USD/JPY Slides Below Cloud As Japanese Fundamentals Tighten Their Grip

USD/JPY

The USD/JPY pair has broken decisively lower. This reinforces the growing divergence between a weakening US macro backdrop and Japan’s robust external position. With the pair closing under key technical levels, supported by a strong macro and sentiment alignment, the outlook for USD/JPY is clearly bearish heading into the next leg of the cycle.

Fundamental Analysis

The US economy is showing signs of deterioration, with quarterly GDP falling to -0.3%. Additionally, annual growth has slipped to 2.0% from 2.5%. This confirms the US is entering a contractionary phase, with declining business confidence, weakening retail sales, and a slipping consumer sentiment index at 50.8. Inflation remains stable at 2.3%. This suggests the Federal Reserve is nearing or at its terminal rate of 4.5%.

By contrast, Japan’s economy, while also showing a slight contraction at -0.2% QoQ, is fundamentally sound in other key areas. USD/JPY reflects Japan’s current account surplus of 3678B and a surplus worth 4.7% of GDP. Inflation is holding above the BoJ’s 2% target, with a 2.6% YoY print and 0.3% MoM. This suggests there may be less scope for ultra-loose policy going forward. Moreover, Japan’s external metrics far surpass the US. This includes a trade surplus and rising long-term yield differentials that are beginning to stabilise.

In short, Japan’s structural surplus contrasts with the US’s expanding fiscal and external deficits. This results in sustained bearish pressure on USD/JPY.

Technical Analysis

On the weekly chart, USD/JPY has triggered a strong bearish reversal:

The pair has broken decisively below the Ichimoku Cloud, confirming a full trend shift. The Tenkan-Sen (145.55) is now below the Kijun-Sen (149.38). The Chikou Span is tracking well beneath price and the Kumo, reinforcing trend confirmation. Price is now trading at 143.29, comfortably under all key Ichimoku lines. The future Kumo is bearish, with Leading Span A at 147.46 and Leading Span B at 150.76.

The RSI is at 37.66, moving below the 40 zone and confirming bearish momentum. It remains below the signal line, with no signs of bullish divergence. This supports sustained downside pressure.

The MACD also points to further weakness in USD/JPY. The MACD line has crossed below the signal line and remains well below the zero level. The histogram is widening negatively, showing a continuation of bearish trend momentum.

Volume is steady but weighted on the downside, showing no buyer commitment at these levels.

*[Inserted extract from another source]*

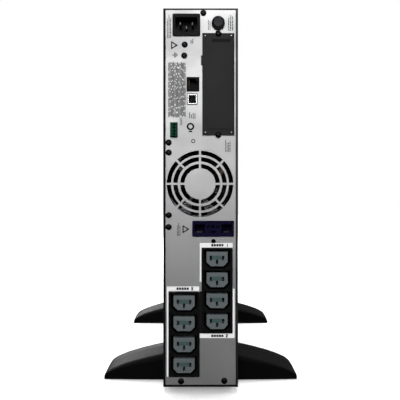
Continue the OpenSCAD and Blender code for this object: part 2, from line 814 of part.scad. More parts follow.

From a price action standpoint, the rejection from 145.50 has resulted in a large-bodied bearish weekly candle. It has taken out support levels and signalled further downside toward the 140.00 region.

Sentiment Analysis

Retail sentiment shows 57% of traders are long USD/JPY. This positions the pair for a classic contrarian bearish signal. With sentiment skewed toward buying dips, the institutional market is more likely to fade those positions amid a broader dollar selloff.

Additionally, recent downgrades to the US credit rating and fiscal concerns surrounding growing deficits are weighing on the greenback across the board. Therefore, the position of USD/JPY is particularly vulnerable due to Japan’s external strength and investor hedging into JPY during periods of dollar weakness.

Conclusion

USD/JPY is now aligned bearishly across all major analytical pillars. Structurally weaker US fundamentals, robust Japanese external surpluses, and broad-based dollar sentiment shifts are fuelling the downside move. The technical chart confirms a clean bearish setup, with Ichimoku signals, RSI, and MACD momentum all pointing to further declines.

Traders should watch for a sustained move toward the psychological 140.00 level, with any bounces likely to be sold. Unless the US economic outlook stabilises significantly or the BoJ turns unexpectedly dovish, the bias remains firmly to the downside.